Take the listing and print it in full, exactly as given.

Stored items
•••••

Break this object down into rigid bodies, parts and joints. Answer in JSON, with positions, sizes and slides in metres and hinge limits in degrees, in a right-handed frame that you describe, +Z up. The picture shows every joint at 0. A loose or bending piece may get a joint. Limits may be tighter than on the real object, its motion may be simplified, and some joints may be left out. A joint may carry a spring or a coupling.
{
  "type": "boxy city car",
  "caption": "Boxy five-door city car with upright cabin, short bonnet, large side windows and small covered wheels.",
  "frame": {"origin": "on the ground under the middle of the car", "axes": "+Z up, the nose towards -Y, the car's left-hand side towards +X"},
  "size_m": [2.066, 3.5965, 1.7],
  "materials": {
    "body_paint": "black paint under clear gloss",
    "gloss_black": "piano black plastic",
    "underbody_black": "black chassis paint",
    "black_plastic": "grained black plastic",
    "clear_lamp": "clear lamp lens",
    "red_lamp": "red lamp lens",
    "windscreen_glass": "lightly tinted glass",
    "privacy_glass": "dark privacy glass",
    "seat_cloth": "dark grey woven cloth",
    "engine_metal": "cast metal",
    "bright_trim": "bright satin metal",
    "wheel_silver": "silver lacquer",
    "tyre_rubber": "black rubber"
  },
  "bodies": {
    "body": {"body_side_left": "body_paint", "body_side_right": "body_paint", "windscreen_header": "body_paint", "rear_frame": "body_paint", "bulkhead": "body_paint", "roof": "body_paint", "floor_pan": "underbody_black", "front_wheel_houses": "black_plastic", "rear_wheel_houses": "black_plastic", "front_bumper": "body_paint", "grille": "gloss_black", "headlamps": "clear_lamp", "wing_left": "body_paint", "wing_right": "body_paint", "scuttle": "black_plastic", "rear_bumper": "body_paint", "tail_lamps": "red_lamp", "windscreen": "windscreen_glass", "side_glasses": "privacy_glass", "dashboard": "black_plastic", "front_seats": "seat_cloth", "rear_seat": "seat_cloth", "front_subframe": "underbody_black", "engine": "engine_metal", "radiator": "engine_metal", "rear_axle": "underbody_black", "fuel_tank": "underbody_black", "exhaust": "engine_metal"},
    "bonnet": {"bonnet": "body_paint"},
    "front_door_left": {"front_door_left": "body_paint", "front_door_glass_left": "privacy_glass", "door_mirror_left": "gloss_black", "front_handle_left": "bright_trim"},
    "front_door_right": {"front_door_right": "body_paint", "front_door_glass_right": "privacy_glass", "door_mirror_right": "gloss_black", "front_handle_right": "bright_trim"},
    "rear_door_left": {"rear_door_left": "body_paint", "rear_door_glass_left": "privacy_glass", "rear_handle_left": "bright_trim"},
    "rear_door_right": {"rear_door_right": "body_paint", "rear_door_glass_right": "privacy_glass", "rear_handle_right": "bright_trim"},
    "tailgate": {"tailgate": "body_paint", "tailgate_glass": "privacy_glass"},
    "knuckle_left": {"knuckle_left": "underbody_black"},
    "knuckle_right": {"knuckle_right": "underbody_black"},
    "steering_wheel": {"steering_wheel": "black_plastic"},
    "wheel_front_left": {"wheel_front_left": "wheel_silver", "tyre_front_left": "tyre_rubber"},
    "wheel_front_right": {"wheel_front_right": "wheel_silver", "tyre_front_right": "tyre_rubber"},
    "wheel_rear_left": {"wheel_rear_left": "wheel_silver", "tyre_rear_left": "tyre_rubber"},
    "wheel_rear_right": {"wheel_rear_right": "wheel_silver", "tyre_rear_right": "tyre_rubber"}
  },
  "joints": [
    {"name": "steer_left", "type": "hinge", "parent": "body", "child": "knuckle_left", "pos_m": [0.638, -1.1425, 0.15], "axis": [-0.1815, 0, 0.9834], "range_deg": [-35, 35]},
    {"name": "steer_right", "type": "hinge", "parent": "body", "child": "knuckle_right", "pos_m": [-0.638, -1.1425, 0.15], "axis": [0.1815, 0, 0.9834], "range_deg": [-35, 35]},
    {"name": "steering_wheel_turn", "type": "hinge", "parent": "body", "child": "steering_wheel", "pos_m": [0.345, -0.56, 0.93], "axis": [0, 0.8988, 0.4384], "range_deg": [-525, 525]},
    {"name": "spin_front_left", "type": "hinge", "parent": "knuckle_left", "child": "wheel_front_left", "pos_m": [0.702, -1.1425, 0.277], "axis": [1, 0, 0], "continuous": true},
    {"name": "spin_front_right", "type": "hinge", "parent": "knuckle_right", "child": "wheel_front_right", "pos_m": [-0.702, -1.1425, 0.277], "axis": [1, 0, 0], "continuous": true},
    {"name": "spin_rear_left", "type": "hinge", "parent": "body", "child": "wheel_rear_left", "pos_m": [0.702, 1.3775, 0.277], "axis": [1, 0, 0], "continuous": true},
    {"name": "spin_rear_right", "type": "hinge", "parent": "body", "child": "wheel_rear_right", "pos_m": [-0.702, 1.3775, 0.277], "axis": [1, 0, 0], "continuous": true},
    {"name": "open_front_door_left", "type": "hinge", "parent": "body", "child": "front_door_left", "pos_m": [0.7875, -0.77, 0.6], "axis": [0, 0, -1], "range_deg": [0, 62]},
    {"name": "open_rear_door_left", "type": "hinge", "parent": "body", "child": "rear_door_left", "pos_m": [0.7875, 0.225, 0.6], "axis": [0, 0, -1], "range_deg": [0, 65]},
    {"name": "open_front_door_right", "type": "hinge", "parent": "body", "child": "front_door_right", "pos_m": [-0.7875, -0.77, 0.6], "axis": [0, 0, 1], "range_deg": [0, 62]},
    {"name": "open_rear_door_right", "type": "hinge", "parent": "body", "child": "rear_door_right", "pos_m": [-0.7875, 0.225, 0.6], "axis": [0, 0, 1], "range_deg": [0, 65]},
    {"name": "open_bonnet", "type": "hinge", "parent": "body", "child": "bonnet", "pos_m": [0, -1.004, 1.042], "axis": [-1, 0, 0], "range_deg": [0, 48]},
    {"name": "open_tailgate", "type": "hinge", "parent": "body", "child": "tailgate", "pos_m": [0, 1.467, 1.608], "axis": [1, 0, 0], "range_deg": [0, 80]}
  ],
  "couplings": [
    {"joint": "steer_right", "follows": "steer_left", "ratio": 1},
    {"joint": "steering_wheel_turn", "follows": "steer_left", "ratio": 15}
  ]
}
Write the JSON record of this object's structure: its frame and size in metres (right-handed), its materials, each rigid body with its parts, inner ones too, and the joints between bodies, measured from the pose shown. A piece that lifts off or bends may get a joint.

•••••

Output below ->
Break this object down into rigid bodies, parts and joints. Answer in JSON, with positions, sizes and slides in metres and hinge limits in degrees, in a right-handed frame that you describe, +Z up. The picture shows every joint at 0. A loose or bending piece may get a joint. Limits may be tighter than on the real object, its motion may be simplified, and some joints may be left out. A joint may carry a spring or a coupling.
{
  "type": "boxy city car",
  "caption": "Boxy five-door city car with upright cabin, short bonnet, large side windows and small covered wheels.",
  "frame": {"origin": "on the ground under the middle of the car", "axes": "+Z up, the nose towards -Y, the car's left-hand side towards +X"},
  "size_m": [2.066, 3.5965, 1.7],
  "materials": {
    "body_paint": "black paint under clear gloss",
    "gloss_black": "piano black plastic",
    "underbody_black": "black chassis paint",
    "black_plastic": "grained black plastic",
    "clear_lamp": "clear lamp lens",
    "red_lamp": "red lamp lens",
    "windscreen_glass": "lightly tinted glass",
    "privacy_glass": "dark privacy glass",
    "seat_cloth": "dark grey woven cloth",
    "engine_metal": "cast metal",
    "bright_trim": "bright satin metal",
    "wheel_silver": "silver lacquer",
    "tyre_rubber": "black rubber"
  },
  "bodies": {
    "body": {"body_side_left": "body_paint", "body_side_right": "body_paint", "windscreen_header": "body_paint", "rear_frame": "body_paint", "bulkhead": "body_paint", "roof": "body_paint", "floor_pan": "underbody_black", "front_wheel_houses": "black_plastic", "rear_wheel_houses": "black_plastic", "front_bumper": "body_paint", "grille": "gloss_black", "headlamps": "clear_lamp", "wing_left": "body_paint", "wing_right": "body_paint", "scuttle": "black_plastic", "rear_bumper": "body_paint", "tail_lamps": "red_lamp", "windscreen": "windscreen_glass", "side_glasses": "privacy_glass", "dashboard": "black_plastic", "front_seats": "seat_cloth", "rear_seat": "seat_cloth", "front_subframe": "underbody_black", "engine": "engine_metal", "radiator": "engine_metal", "rear_axle": "underbody_black", "fuel_tank": "underbody_black", "exhaust": "engine_metal"},
    "bonnet": {"bonnet": "body_paint"},
    "front_door_left": {"front_door_left": "body_paint", "front_door_glass_left": "privacy_glass", "door_mirror_left": "gloss_black", "front_handle_left": "bright_trim"},
    "front_door_right": {"front_door_right": "body_paint", "front_door_glass_right": "privacy_glass", "door_mirror_right": "gloss_black", "front_handle_right": "bright_trim"},
    "rear_door_left": {"rear_door_left": "body_paint", "rear_door_glass_left": "privacy_glass", "rear_handle_left": "bright_trim"},
    "rear_door_right": {"rear_door_right": "body_paint", "rear_door_glass_right": "privacy_glass", "rear_handle_right": "bright_trim"},
    "tailgate": {"tailgate": "body_paint", "tailgate_glass": "privacy_glass"},
    "knuckle_left": {"knuckle_left": "underbody_black"},
    "knuckle_right": {"knuckle_right": "underbody_black"},
    "steering_wheel": {"steering_wheel": "black_plastic"},
    "wheel_front_left": {"wheel_front_left": "wheel_silver", "tyre_front_left": "tyre_rubber"},
    "wheel_front_right": {"wheel_front_right": "wheel_silver", "tyre_front_right": "tyre_rubber"},
    "wheel_rear_left": {"wheel_rear_left": "wheel_silver", "tyre_rear_left": "tyre_rubber"},
    "wheel_rear_right": {"wheel_rear_right": "wheel_silver", "tyre_rear_right": "tyre_rubber"}
  },
  "joints": [
    {"name": "steer_left", "type": "hinge", "parent": "body", "child": "knuckle_left", "pos_m": [0.638, -1.1425, 0.15], "axis": [-0.1815, 0, 0.9834], "range_deg": [-35, 35]},
    {"name": "steer_right", "type": "hinge", "parent": "body", "child": "knuckle_right", "pos_m": [-0.638, -1.1425, 0.15], "axis": [0.1815, 0, 0.9834], "range_deg": [-35, 35]},
    {"name": "steering_wheel_turn", "type": "hinge", "parent": "body", "child": "steering_wheel", "pos_m": [0.345, -0.56, 0.93], "axis": [0, 0.8988, 0.4384], "range_deg": [-525, 525]},
    {"name": "spin_front_left", "type": "hinge", "parent": "knuckle_left", "child": "wheel_front_left", "pos_m": [0.702, -1.1425, 0.277], "axis": [1, 0, 0], "continuous": true},
    {"name": "spin_front_right", "type": "hinge", "parent": "knuckle_right", "child": "wheel_front_right", "pos_m": [-0.702, -1.1425, 0.277], "axis": [1, 0, 0], "continuous": true},
    {"name": "spin_rear_left", "type": "hinge", "parent": "body", "child": "wheel_rear_left", "pos_m": [0.702, 1.3775, 0.277], "axis": [1, 0, 0], "continuous": true},
    {"name": "spin_rear_right", "type": "hinge", "parent": "body", "child": "wheel_rear_right", "pos_m": [-0.702, 1.3775, 0.277], "axis": [1, 0, 0], "continuous": true},
    {"name": "open_front_door_left", "type": "hinge", "parent": "body", "child": "front_door_left", "pos_m": [0.7875, -0.77, 0.6], "axis": [0, 0, -1], "range_deg": [0, 62]},
    {"name": "open_rear_door_left", "type": "hinge", "parent": "body", "child": "rear_door_left", "pos_m": [0.7875, 0.225, 0.6], "axis": [0, 0, -1], "range_deg": [0, 65]},
    {"name": "open_front_door_right", "type": "hinge", "parent": "body", "child": "front_door_right", "pos_m": [-0.7875, -0.77, 0.6], "axis": [0, 0, 1], "range_deg": [0, 62]},
    {"name": "open_rear_door_right", "type": "hinge", "parent": "body", "child": "rear_door_right", "pos_m": [-0.7875, 0.225, 0.6], "axis": [0, 0, 1], "range_deg": [0, 65]},
    {"name": "open_bonnet", "type": "hinge", "parent": "body", "child": "bonnet", "pos_m": [0, -1.004, 1.042], "axis": [-1, 0, 0], "range_deg": [0, 48]},
    {"name": "open_tailgate", "type": "hinge", "parent": "body", "child": "tailgate", "pos_m": [0, 1.467, 1.608], "axis": [1, 0, 0], "range_deg": [0, 80]}
  ],
  "couplings": [
    {"joint": "steer_right", "follows": "steer_left", "ratio": 1},
    {"joint": "steering_wheel_turn", "follows": "steer_left", "ratio": 15}
  ]
}
Write the JSON record of this object's structure: its frame and size in metres (right-handed), its materials, each rigid body with its parts, inner ones too, and the joints between bodies, measured from the pose shown. A piece that lifts off or bends may get a joint.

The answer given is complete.